TEMPO.CO, Jakarta - Indonesia telah dicoret sebagai negara berkembang dan masuk menjadi negara maju. Dengan begitu, Indonesia tidak lagi mendapat fasilitas Generalized System of Preferences (GSP) dari Amerika Serikat.
Namun pemerintah Indonesia tak rela jika sejumlah fasilitas yang ada dalam GSP, seperti investasi dari Amerika, langsung dicabut begitu saja. “Kita kan baru saja mentas (keluar dari status negara berkembang) sedikit,” kata Kepala Badan Perencanaan Pembangunan Nasional (Bappenas) Suharso Monoarfa saat ditemui di kantornya, Jakarta, Senin, 24 Februari 2020.
Amerika, kata Suharso, seharusnya tidak bisa serta merta meninggalkan Indonesia begitu saja. Untuk itu, ia menyebut pemerintah tetap akan menagih komitmen-komitmen fasilitas yang sebelumnya telah disampaikan Amerika.
Salah satu fasilitas yang diperjuangkan agar tetap ada yaitu investasi langsung. Sebab, pembiayaan dalam negeri terbatas. Sehingga, Indonesia akan segera menyampaikan keinginan ini kepada pemerintah Amerika. “Mudah-mudahan kami punya argumentasi yang kuat, supaya tetap dapat fasilitas yang murah dan fleksibel,” kata Suharso.
Akhir pekan lalu, Amerika melalui Office of the US Trade Representative (USTR) di Organisasi Perdagangan Dunia atau WTO mengeluarkan Indonesia dari daftar negara berkembang. Dengan begitu, Indonesia terdaftar sebagai negara maju.
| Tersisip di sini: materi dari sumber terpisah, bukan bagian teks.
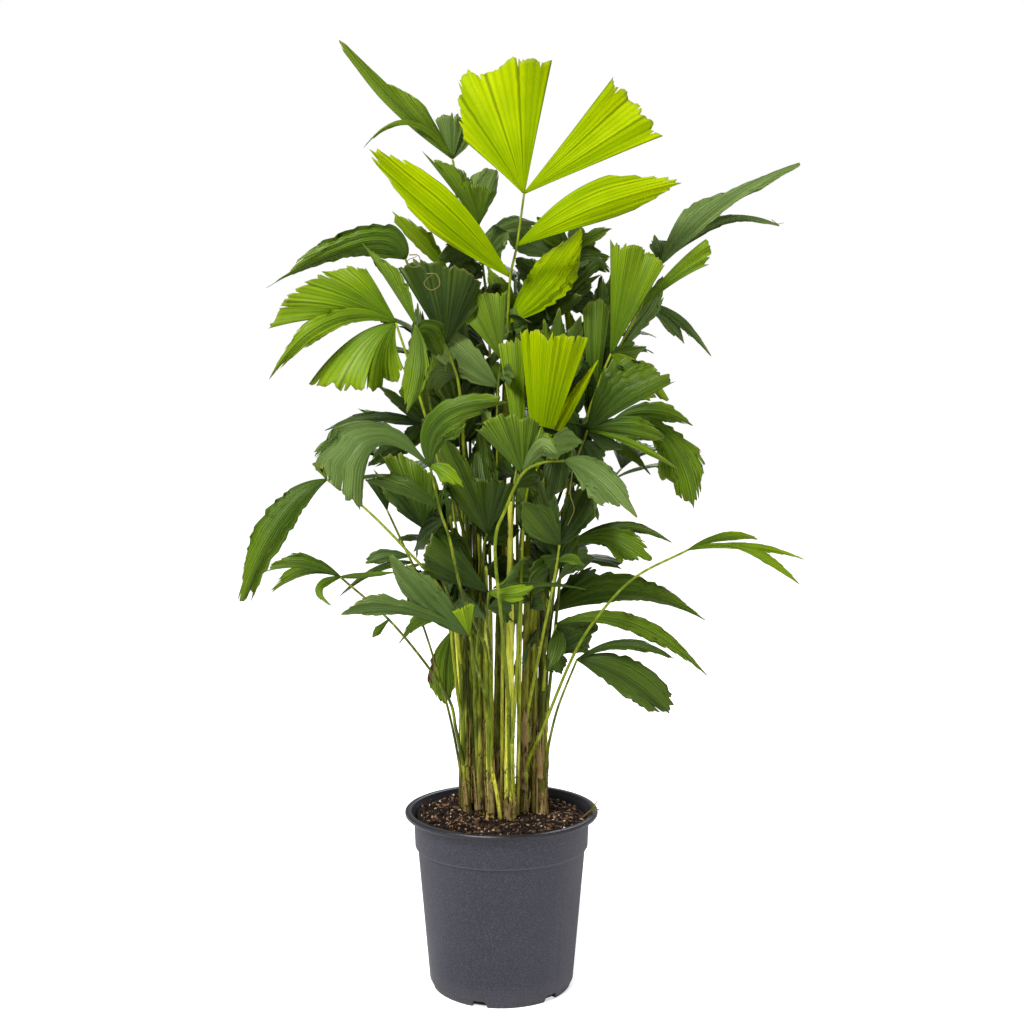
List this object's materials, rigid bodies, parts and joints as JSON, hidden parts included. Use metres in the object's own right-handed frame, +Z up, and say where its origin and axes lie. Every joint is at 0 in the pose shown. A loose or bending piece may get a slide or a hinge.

Adapun keputusan ini dikhawatirkan akan meningkatkan bea ekspor. Sebab, selama ini Indonesia merupakan negara penerima fasilitas GSP dari Amerika dengan benefit kebijakan pemberlakuan bea ekspor yang tergolong rendah.
Dalam kesempatan ini, Suharso bahkan sempat menyebut fasilitas GSP ini telah digunakan sedemikian rupa oleh Presiden Amerika saat ini, Donald Trump. Sehingga, kata Suharso, mudah sekali bagi Amerika untuk menekan mitra dagang mereka, salah satunya Indonesia.
Situasi ini pula yang menyebabkan, Bappenas mendiagnosa pertumbuhan ekonomi global akan menurun, jika Trump terpilih kembali pada Pemilu Presiden November 2020. ““Jadi kita berdoa saja dia tidak terpilih,” kata Suharso.
Sementara itu, Menteri Koordinator Bidang Perekonomian Airlangga Hartarto justru bangga dengan keputusan Amerika. Ihwal efek ekonomi yang dihasilkan dari keputusan tersebut, Airlangga menyatakan pemerintah tidak khawatir. "Tidak masalah. tidak khawatir. Kok mau jadi negara tidak maju?" ucapnya.